È un po’ come se lui avesse il desiderio urgente di crearsi dei ricordi con lei e ne fosse consapevole. È un tipo di rapporto che mi interessava e che avevo voglia di scandagliare. Ho l’impressione che, nel giro di breve tempo, lui non la consideri più sua nonna, ma soltanto una donna e si domanda quale sia stato il percorso di questa anziana che è stata giovane, che si è sposata, che ha avuto dei figli e poi dei nipoti. Non guarda al suo statuto sociale, ma a quello che lei è in quanto essere umano.
La madre, interpretata da Chantal Lauby, è probabilmente il personaggio più riconciliato con se stesso e più a suo agio nei suoi rapporti con il figlio e persino con il marito…

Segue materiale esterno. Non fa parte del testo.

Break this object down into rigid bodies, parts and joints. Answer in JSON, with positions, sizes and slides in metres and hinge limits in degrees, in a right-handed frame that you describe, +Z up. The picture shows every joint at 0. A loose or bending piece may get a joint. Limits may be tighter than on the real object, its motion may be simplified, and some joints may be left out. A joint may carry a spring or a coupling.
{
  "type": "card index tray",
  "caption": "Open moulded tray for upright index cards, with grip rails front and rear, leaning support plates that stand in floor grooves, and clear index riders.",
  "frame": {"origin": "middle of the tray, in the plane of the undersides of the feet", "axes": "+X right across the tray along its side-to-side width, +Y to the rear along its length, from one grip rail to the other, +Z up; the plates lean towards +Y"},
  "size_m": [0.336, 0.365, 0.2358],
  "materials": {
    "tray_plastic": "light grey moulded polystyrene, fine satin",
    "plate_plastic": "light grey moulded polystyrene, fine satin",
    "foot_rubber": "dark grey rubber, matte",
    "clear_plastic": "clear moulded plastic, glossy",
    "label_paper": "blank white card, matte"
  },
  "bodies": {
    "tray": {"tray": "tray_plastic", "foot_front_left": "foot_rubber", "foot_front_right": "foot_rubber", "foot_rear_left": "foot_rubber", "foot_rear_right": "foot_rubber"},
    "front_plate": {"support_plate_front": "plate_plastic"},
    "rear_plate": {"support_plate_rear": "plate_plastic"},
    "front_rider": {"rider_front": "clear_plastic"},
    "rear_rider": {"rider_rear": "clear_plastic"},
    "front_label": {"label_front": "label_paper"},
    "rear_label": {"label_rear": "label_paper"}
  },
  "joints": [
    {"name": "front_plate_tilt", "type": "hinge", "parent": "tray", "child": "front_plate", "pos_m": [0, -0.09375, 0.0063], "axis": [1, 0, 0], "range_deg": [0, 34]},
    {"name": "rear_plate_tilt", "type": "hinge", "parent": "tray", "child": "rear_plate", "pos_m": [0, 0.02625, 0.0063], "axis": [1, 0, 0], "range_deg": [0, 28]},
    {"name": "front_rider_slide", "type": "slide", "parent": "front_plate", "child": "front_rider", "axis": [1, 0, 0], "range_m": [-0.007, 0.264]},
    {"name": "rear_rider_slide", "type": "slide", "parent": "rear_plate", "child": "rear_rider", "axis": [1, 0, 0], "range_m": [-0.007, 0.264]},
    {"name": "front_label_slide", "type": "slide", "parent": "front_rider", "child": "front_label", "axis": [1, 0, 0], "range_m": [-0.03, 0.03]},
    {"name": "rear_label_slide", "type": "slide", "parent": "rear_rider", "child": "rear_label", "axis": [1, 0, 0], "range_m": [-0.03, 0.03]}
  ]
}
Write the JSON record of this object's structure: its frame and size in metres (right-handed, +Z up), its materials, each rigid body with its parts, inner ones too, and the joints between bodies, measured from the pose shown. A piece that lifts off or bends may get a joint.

Esattamente. La madre è il personaggio che ci assomiglia di più, che ha i piedi più piantati per terra. Come lei, anche il proprietario dell’albergo dice delle cose sensate. Questi due personaggi sono portatori di consigli e verità che orientano i personaggi principali. È sempre interessante prendere un elemento, per esempio la scomparsa della nonna, e vedere i diversi modi di concepire questo avvenimento: la visione che tende a drammatizzare del padre “mia madre è morta”, la capacità di ridimensionare dicendo “può capitare” della direttrice della casa di riposo, o ancora lo sguardo della madre o dell’albergatore “obblighiamo gli anziani a fare quello che fa comodo a noi e allora tagliano la corda”. Mi piacciono molto i personaggi secondari che illuminano in modo diverso la traiettoria del protagonista.